TG: What book are you currently reading?

Don’t assume I only read one book at a time.  Currently, though, I’m reading Skip Beat, Heraldry and Genealogy by LG Pine, Hammered by Kevin Hearne and In Death’s Grip by Michael Claymore.

TG: Authors sometimes talk about a “spark,” a moment or thought that’s powerful, binding, and motivating in their writing. Have you ever had a moment like that? How do these sparks fit in for an author?

My sparks happen when I’m asleep and my defenses are down. Characters take unfair advantage of my subconscious. It’s actually getting dangerous for me to sleep…too many ideas. These sparks are always the start of the book, and often revolve around the major scenes that play out as well. I wish I had sparks for the END of the book, but that rarely happens. The sparks, though, are what motivates you to write in the first place just because the image is so strong, so vivid, that you just have to share it.

TG: Of the cast of characters you’ve worked with on the Advent Mage series who has been your favorite to work with? If you met any of them in real life, do you think you’d be friends with them?

I like working with all of my characters, truly, but Shad is probably my favorite to write. It’s mostly because he’s a brat. Brats are the most entertaining, simply because they do what we’re all tempted to do but are too polite to actually put into action. They’re totally fun to write.

I think I’d be friends with practically all of them, simply because I’ve met people with this range of personalities before and got along with them just fine. But then, I’m a person that can rub tolerably well with most people, so it wouldn’t be much of a challenge.

TG: Who is your literary hero? What makes him/her your hero?

I have too many literary heroes to mention. Now, some of my favorites are Dojo Atsushi from Library Wars, Bazhell Banakson from War God’s Own, Zen and Shirayuki from Akagami no Shirayukihime, Mogami Kyoko from Skip Beat, Dag and Fawn from the Sharing Knife series, and Syaoran from Tsubasa Reservoir Chronicle. (To those of you who recognize these characters, it must seem quite scatterbrained. There’s method to my madness, I promise. It’s not just madness!) Now, I like all of these characters for one simple reason: they have grit. These people all faced difficult situations but used creativity, persistence and sheer stubbornness to work through the problem. I admire ambition and work ethic more than anything else.

TG: For those seeking to make their dream come true and be published, what do you as a publishing house look for? Are there things you did in trying to get Jaunten published that you would look for now?

There’s several things that I, as a publishing house, am looking for. We look for good writing techniques, creativity and originality in story composition, and likeable characters. We look for someone that knows how to tell a story. I need to be able to read the first three paragraphs and like the character, have a good idea of the setting, and have enough questions from what I’ve read that I want to see the story play out.

Knowing what I know now about the publishing world…no. Nothing that I could have done would have changed getting Jaunten published the traditional way. It was just too different from the “fantasy formula” as I like to call it. I broke too many molds. That said, this publishing house, at least, does not rely heavily on query letters. (Mostly because I suck at them and I know that most authors do.) What needs to come across in submissions to us is enthusiasm for your own work and originality. Give us a sample of the book to prove you actually CAN write and we’ll definitely take a serious look at it.

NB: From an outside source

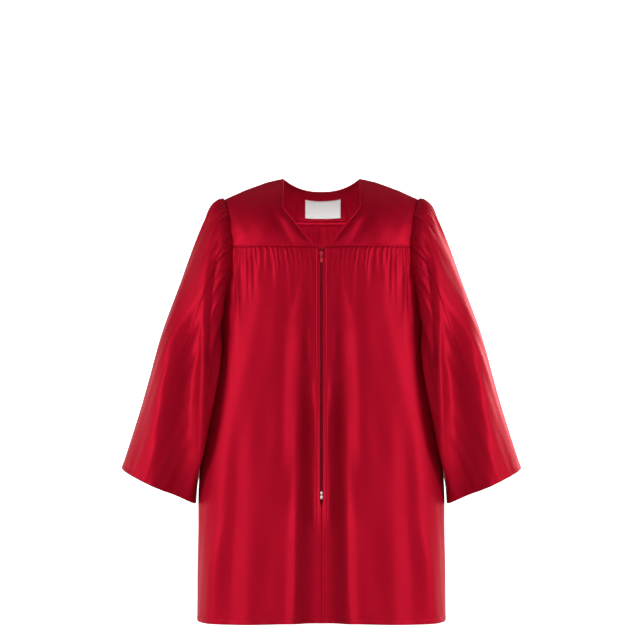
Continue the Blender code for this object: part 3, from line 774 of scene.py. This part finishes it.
class Paint:
    """A material being mixed, and the places that it reads."""

    def __init__(self, name):
        self.material = bpy.data.materials.new(name)
        self.material.use_nodes = True
        self.tree = self.material.node_tree
        self.shader = self.tree.nodes["Principled BSDF"]
        self.place = self.node("ShaderNodeTexCoord", output="Object")
        self.chart = self.node("ShaderNodeTexCoord", output="UV")

    def node(self, kind, settings=None, output=0, **values):
        """Any node: its settings, then its sockets' values or links. Gives back an output."""
        node = self.tree.nodes.new(kind)
        for name, value in (settings or {}).items():
            setattr(node, name, value)
        for name, value in values.items():
            key = int(name[1:]) if name[0] == "_" and name[1:].isdigit() else name.replace("_", " ")
            self.fill(node.inputs[key], value)
        return Socket(self, node.outputs[output])

    def fill(self, socket, value):
        """Links a socket, or sets its value."""
        if isinstance(value, Socket):
            self.tree.links.new(value.socket, socket)
        else:
            socket.default_value = value

    def swell(self, value, low, high):
        """A smooth step from 0 at one value to 1 at another."""
        return self.node("ShaderNodeMapRange", {"interpolation_type": "SMOOTHSTEP"}, Value=value,
                         From_Min=low, From_Max=high)

    def blend(self, share, first, second):
        """A colour between two others."""
        first, second = (end if isinstance(end, Socket) else (*end, 1) for end in (first, second))
        return self.node("ShaderNodeMix", {"data_type": "RGBA"}, output=2, _0=share, _6=first, _7=second)

    def noise(self, scale, detail=2, place=None):
        return self.node("ShaderNodeTexNoise", Vector=place or self.place, Scale=scale, Detail=detail)

    def stretched(self, place, across, along, down):
        """Coordinates scaled differently each way."""
        scale = (across, along, down)
        return self.node("ShaderNodeVectorMath", {"operation": "MULTIPLY"}, _0=place, _1=scale)

    def weave(self, pitch, slant):
        """Fine threads on the cloth's chart, 0 to 1."""
        turned_place = self.node("ShaderNodeMapping", Vector=self.chart, Rotation=(0, 0, slant))
        scale = 0.05 / pitch * 2 * math.pi
        return self.node("ShaderNodeTexWave", {"bands_direction": "X"}, output=1, Vector=turned_place,
                         Scale=scale, Distortion=0.6, Detail=1, Detail_Scale=2)

    def bump(self, height, distance, strength=1, normal=None):
        beneath = {"Normal": normal} if normal else {}
        return self.node("ShaderNodeBump", Height=height, Distance=distance, Strength=strength, **beneath)

    def finish(self, colour, roughness, normal=None, **constants):
        """Feeds the shader, and sets its other sockets."""
        feeds = {"Base_Color": colour, "Roughness": roughness, **constants}
        if normal:
            feeds["Normal"] = normal
        for name, value in feeds.items():
            self.fill(self.shader.inputs[name.replace("_", " ")], value)
        return self.material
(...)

TG: Where do you see yourself going in the future, both as a publisher and as an author?

So far, authors have been coming to us from all different directions as they hear about us. I envision that eventually, we’ll be doing more genres than just fantasy and sci-fi (as we have been doing) and really get a good grip on other stories. I also hope that I can get enough good editors to where I can turn that part of my job over completely and devout more time to what I really enjoy doing – writing.

TG: Tell me about a thrilling moment in your author career.

My first real thrilling moment was when I looked at my book sales and discovered that in three short months, I was selling internationally. That just about blew my socks off. My second amazed moment was when some of those international fans started emailing me questions and comments. Nothing has more impact for an author than someone from Brazil emailing you and pleading for the next book.

TG: So if you’re looking for new authors, can anyone submit?

You most certainly can – if you’re trying to publish either Young Adult or Children’s. We’re always looking for new authors and new material. If you have a book and you’re not sure if it’s good enough, send it anyway. I’ll give you a professional critique. We have two main editors in the house that handles submissions (including yours truly). Go to www.raconteurhouse.com and look at our Agents page to figure out which person you should submit to.

TG: So…all you do is write and publish books? Sounds like a pretty sweet deal to me.

Ah…no. I do more than that. I also do seminars for different groups that want to know how to be an author and/or the president of a publishing house. In fact, if you want to have me talk to your school/church group/whatever, then send me an email at ayockey@raconteurhouse.com and I’ll be more than happy to talk about appearances.

TG:  The series that got you started, what is it called?

The Advent Mage Cycle. The first book is Jaunten, and believe me, you’ll want to start at the beginning. I write under the pen name Honor Raconteur and you’ll find that I also wrote a guide on how to be a self-published author without putting yourself into debt. If you want to follow in my initial footsteps, that guide is a good source of information for you to start with.